No, that does not. The standard was never intended as a description of
how compilers actually work, it was always intended to be a
description of requirements on how they should work.
It sounds to me like a revisionisms.
Most language standards are intended to codify commonalities of work of
existing compilers. That applies to C++98 and mostly, although not
completely, to the following C++ standards.

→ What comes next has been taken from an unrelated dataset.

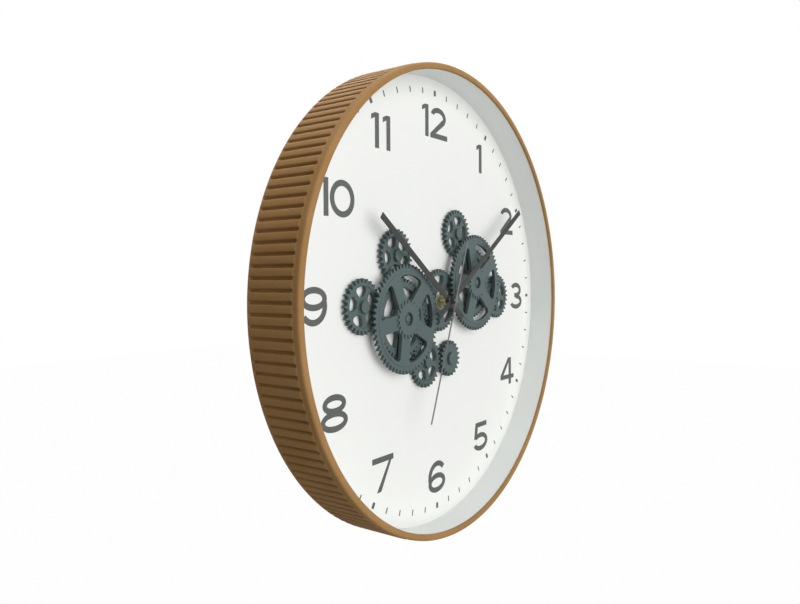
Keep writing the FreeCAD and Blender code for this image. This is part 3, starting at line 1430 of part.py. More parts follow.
PIECES = {
    "case_ring": case_ring(),
    "inner_flange": inner_flange(),
    "dial_panel": dial_panel(),
    "printed_numerals": printed_numerals(),
    "printed_minute_track": printed_minute_track(),
    "retaining_ring": retaining_ring(),
    "retaining_screws": retaining_screws(),
    "hanger_block": hanger_block(),
    "hanger_plate": hanger_plate(),
    "hanger_screws": hanger_screws(),
    "left_inner_wheel": left_inner_wheel,
    "left_big_wheel": left_big_wheel,
    "left_front_pinion": left_front_pinion,
    "right_inner_wheel": right_inner_wheel,
    "right_big_wheel": right_big_wheel,
    "right_front_pinion": right_front_pinion,
    "centre_gear": centre_gear(CENTRE_PHASE),
    **{name: small_gear(name, phase) for name, phase in SMALL_PHASES.items()},
    "drive_pinion": drive_pinion(DRIVE_PHASE),
    "drive_pinion_cap": drive_pinion_cap(),
    "big_wheel_posts": big_wheel_posts(),
    "big_wheel_caps": big_wheel_caps(),
    "small_gear_posts": small_gear_posts(),
    "small_gear_caps": small_gear_caps(),
    "post_nuts": post_nuts(),
    "threaded_bush": threaded_bush(),
    "idler_sleeve": idler_sleeve(),
    "bush_washer": bush_washer(),
    "bush_nut": bush_nut(),
    "hour_hand": hour_hand(),
    "minute_hand": minute_hand(),
    "seconds_hand": seconds_hand(),
    "movement_gasket": movement_gasket(),
    "movement_case": movement_case(),
    "movement_cover": movement_cover(),
    "movement_battery": battery("movement_battery", AXIS, MOVEMENT_FRONT),
    "battery_contacts": group("battery_contacts", *contacts("movement", AXIS, MOVEMENT_FRONT),
                              *contacts("motor", MOTOR_MIDDLE, MOTOR_FRONT)),
    "circuit_board": circuit_board(),
    "stator_coil": stator_coil(),
    "stepper_rotor": stepper_rotor(meshed(0, "intermediate_wheel_teeth", "rotor_direction",
                                          "rotor_pinion_teeth")),
    "intermediate_wheel": intermediate_wheel(meshed(0, "seconds_wheel_teeth", "270",
                                                    "intermediate_pinion_teeth"), 0),
    "seconds_wheel": seconds_wheel(meshed(0, "third_wheel_teeth", "180", "seconds_pinion_teeth"), 0),
    "third_wheel": third_wheel(meshed(0, "centre_wheel_teeth", "0", "third_pinion_teeth"), 0),
    "minute_wheel": minute_wheel(0, 0),
    "motion_wheel": motion_wheel(meshed(0, "cannon_teeth", "90", "motion_wheel_teeth"), 0),
    "set_knob": set_knob(),
    "hour_wheel": hour_wheel(meshed(0, "motion_pinion_teeth", "270", "hour_wheel_teeth")),
    "motor_case": motor_case(),
    "motor_cover": motor_cover(),
    "motor_can": motor_can(),
    "motor_pinion": motor_pinion(meshed(0, "reduction_teeth", "motor_direction", "motor_pinion_teeth")),
    "reduction_gear": reduction_gear(meshed(0, "output_teeth", "reduction_direction",
                                            "reduction_pinion_teeth"), 0),
    "output_shaft": output_shaft(0),
    "motor_battery": battery("motor_battery", MOTOR_MIDDLE, MOTOR_FRONT),
    "motor_screws": motor_screws(),
}

document.recompute()

# Every object has to be sound before anything is written
for item in document.Objects:
    if "Invalid" in item.State or "Error" in item.State:
        raise RuntimeError(f"{item.Name} failed: {item.State}")
for label, item in PIECES.items():
    item.Label = label
    if item.Shape.isNull() or not item.Shape.isValid() or not item.Shape.Solids:
        raise RuntimeError(f"{label} has no sound solid")

os.makedirs("parts", exist_ok=True)
for label, item in PIECES.items():
    item.Shape.exportStep(os.path.join("parts", label + ".step"))
print(f"{len(PIECES)} pieces written")
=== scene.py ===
import json
import math

import bmesh
import bpy
from bpy.props import FloatProperty, FloatVectorProperty, IntProperty, PointerProperty
from mathutils import Matrix, Vector

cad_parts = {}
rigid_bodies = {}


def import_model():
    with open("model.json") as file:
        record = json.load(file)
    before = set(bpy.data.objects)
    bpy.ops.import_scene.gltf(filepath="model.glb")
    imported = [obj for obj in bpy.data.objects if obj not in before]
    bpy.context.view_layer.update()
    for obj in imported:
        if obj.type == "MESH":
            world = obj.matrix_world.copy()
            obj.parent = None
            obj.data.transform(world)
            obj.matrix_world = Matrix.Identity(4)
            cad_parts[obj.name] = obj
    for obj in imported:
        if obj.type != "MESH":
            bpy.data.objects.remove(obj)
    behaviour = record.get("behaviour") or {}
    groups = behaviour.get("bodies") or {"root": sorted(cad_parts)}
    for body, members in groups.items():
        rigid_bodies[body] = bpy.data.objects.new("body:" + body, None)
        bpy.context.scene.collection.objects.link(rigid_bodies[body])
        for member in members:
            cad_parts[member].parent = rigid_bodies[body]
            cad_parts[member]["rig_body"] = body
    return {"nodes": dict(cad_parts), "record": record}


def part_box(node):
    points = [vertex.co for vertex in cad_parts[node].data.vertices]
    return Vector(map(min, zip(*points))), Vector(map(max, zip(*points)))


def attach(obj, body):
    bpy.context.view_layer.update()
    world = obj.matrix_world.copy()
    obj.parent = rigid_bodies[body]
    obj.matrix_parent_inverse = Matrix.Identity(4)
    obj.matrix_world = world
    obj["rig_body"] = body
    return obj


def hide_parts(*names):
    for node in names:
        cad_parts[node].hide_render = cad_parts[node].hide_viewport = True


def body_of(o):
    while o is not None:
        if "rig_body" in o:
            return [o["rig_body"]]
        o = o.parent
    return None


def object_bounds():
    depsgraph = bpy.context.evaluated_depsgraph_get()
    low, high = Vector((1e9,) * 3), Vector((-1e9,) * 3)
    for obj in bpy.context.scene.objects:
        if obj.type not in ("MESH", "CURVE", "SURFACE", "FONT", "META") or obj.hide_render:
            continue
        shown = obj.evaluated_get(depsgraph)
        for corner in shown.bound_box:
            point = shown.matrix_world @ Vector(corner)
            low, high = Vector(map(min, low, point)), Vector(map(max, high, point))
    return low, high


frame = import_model()
CAD_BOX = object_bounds()

bl_info = {
    "name": "Gear Clock",
    "version": (1, 0, 0),
    "blender": (4, 5, 0),
    "location": "3D View > Sidebar > Gear Clock",
    "description": "Dresses a wall clock that has large gears in front of its dial",
    "category": "Object",
}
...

Regardless of whether they codify existing implementations or innovate
far beyond them, programming language standards are codifications - and
that makes them prescriptive documents. The C++ standard exists to
define what it means to be a conforming implementation of C++, and what
it means to write well-formed code. Well-formed code translated by a
conforming implementation of C++ will produce the behavior that meets
the requirements specified by the standard - and that's the point of the
standard.
However, C++98 was in fact notorious for the extent to which it went
beyond merely codifying existing practice. In particular, <iostream> was
a big change from <iostream.h>, and the process of incorporating STL
into the C++ standard library involved a lot of changes.
And every revision to the C++ standard has increased C++'s reputation
for innovating well beyond existing practice. The language defined by
the latest standard is very different from the one defined by C++98.
The other standard that I'm most familiar with, the C standard, is by
comparison a very slowly changing standard - but C90, C99, and C2011
were all pretty significant changes from existing practice.